## start

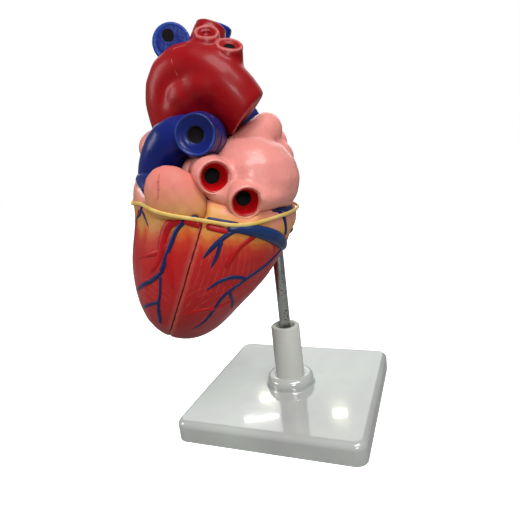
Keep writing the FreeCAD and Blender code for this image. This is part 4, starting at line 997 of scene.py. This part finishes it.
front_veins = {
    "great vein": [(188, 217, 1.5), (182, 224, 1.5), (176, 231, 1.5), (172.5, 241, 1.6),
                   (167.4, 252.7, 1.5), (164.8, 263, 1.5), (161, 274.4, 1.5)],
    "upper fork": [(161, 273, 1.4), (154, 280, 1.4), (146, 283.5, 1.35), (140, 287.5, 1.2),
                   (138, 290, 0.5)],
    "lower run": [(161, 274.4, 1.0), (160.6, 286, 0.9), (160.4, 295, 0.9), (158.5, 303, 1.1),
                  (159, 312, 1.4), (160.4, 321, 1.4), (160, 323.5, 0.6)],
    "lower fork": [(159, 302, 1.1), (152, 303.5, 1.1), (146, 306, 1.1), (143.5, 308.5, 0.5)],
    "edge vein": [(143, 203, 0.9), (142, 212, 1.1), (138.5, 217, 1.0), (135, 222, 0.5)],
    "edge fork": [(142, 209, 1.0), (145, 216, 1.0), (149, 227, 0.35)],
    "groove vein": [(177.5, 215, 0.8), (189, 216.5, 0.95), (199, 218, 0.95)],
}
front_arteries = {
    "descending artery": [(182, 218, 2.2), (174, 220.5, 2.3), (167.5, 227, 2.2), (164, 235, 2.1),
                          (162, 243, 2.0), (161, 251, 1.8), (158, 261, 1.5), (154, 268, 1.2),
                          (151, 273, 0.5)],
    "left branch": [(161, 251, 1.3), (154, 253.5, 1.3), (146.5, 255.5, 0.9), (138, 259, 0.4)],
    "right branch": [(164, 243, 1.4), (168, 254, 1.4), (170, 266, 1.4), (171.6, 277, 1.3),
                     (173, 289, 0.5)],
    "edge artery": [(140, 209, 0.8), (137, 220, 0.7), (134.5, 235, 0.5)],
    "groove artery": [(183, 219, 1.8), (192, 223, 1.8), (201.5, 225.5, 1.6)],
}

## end

#### [Problem requirements]
Return all of the data precisely as it appears.

#### [Solution to this task]
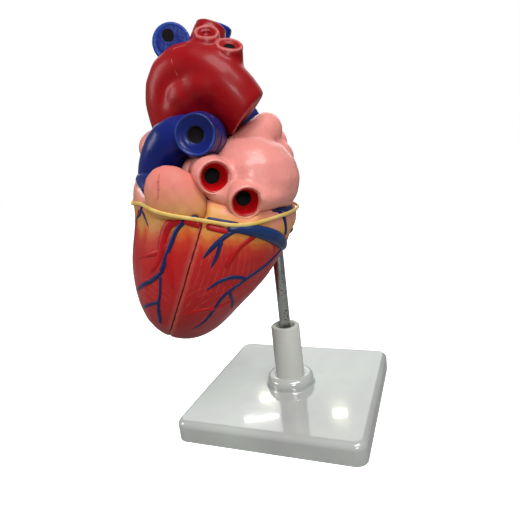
Keep writing the FreeCAD and Blender code for this image. This is part 4, starting at line 997 of scene.py. This part finishes it.
front_veins = {
    "great vein": [(188, 217, 1.5), (182, 224, 1.5), (176, 231, 1.5), (172.5, 241, 1.6),
                   (167.4, 252.7, 1.5), (164.8, 263, 1.5), (161, 274.4, 1.5)],
    "upper fork": [(161, 273, 1.4), (154, 280, 1.4), (146, 283.5, 1.35), (140, 287.5, 1.2),
                   (138, 290, 0.5)],
    "lower run": [(161, 274.4, 1.0), (160.6, 286, 0.9), (160.4, 295, 0.9), (158.5, 303, 1.1),
                  (159, 312, 1.4), (160.4, 321, 1.4), (160, 323.5, 0.6)],
    "lower fork": [(159, 302, 1.1), (152, 303.5, 1.1), (146, 306, 1.1), (143.5, 308.5, 0.5)],
    "edge vein": [(143, 203, 0.9), (142, 212, 1.1), (138.5, 217, 1.0), (135, 222, 0.5)],
    "edge fork": [(142, 209, 1.0), (145, 216, 1.0), (149, 227, 0.35)],
    "groove vein": [(177.5, 215, 0.8), (189, 216.5, 0.95), (199, 218, 0.95)],
}
front_arteries = {
    "descending artery": [(182, 218, 2.2), (174, 220.5, 2.3), (167.5, 227, 2.2), (164, 235, 2.1),
                          (162, 243, 2.0), (161, 251, 1.8), (158, 261, 1.5), (154, 268, 1.2),
                          (151, 273, 0.5)],
    "left branch": [(161, 251, 1.3), (154, 253.5, 1.3), (146.5, 255.5, 0.9), (138, 259, 0.4)],
    "right branch": [(164, 243, 1.4), (168, 254, 1.4), (170, 266, 1.4), (171.6, 277, 1.3),
                     (173, 289, 0.5)],
    "edge artery": [(140, 209, 0.8), (137, 220, 0.7), (134.5, 235, 0.5)],
    "groove artery": [(183, 219, 1.8), (192, 223, 1.8), (201.5, 225.5, 1.6)],
}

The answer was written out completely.